DATA ENTRIES:
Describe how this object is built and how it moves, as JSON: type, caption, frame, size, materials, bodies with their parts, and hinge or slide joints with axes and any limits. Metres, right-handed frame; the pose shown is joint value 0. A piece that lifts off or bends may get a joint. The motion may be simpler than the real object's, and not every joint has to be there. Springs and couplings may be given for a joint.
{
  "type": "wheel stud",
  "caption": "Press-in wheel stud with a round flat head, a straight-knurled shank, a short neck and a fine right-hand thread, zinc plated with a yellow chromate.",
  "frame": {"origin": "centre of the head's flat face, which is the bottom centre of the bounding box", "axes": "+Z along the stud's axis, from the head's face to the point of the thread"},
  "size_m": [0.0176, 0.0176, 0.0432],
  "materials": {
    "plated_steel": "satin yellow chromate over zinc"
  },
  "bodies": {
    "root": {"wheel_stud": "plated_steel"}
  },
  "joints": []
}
---
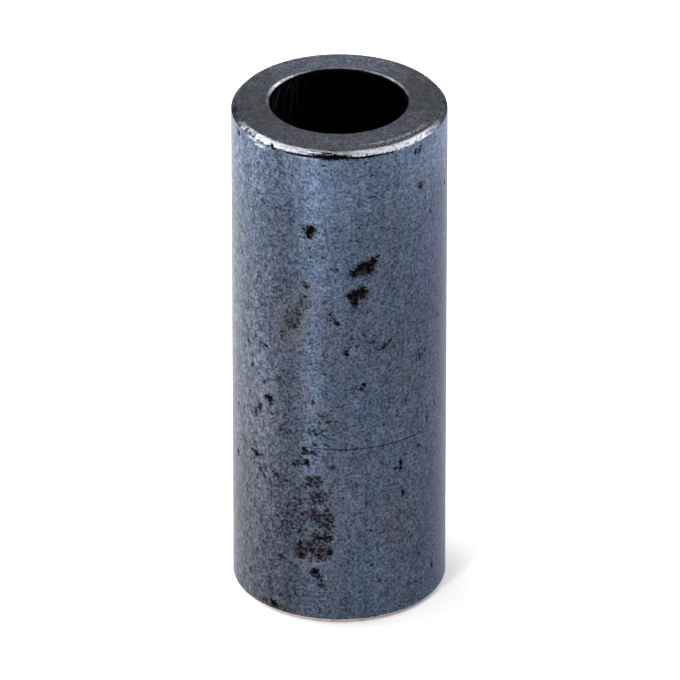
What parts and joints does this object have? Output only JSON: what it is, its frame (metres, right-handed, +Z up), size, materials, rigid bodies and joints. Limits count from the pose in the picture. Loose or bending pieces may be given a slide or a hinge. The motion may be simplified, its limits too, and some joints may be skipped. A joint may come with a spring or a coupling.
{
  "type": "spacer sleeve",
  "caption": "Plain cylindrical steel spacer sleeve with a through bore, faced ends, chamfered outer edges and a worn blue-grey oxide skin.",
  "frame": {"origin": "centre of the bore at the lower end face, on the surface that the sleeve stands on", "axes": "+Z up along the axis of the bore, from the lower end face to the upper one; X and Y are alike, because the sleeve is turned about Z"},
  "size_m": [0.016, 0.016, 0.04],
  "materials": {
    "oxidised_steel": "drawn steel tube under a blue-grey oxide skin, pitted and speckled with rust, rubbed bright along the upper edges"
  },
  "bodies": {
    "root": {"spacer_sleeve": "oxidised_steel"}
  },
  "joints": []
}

WHAT THE TASK REQUIRES:
Collect the complete line wherever the string "JSON" appears in the records.

SOLVED EXERCISE:
Describe how this object is built and how it moves, as JSON: type, caption, frame, size, materials, bodies with their parts, and hinge or slide joints with axes and any limits. Metres, right-handed frame; the pose shown is joint value 0. A piece that lifts off or bends may get a joint. The motion may be simpler than the real object's, and not every joint has to be there. Springs and couplings may be given for a joint.
What parts and joints does this object have? Output only JSON: what it is, its frame (metres, right-handed, +Z up), size, materials, rigid bodies and joints. Limits count from the pose in the picture. Loose or bending pieces may be given a slide or a hinge. The motion may be simplified, its limits too, and some joints may be skipped. A joint may come with a spring or a coupling.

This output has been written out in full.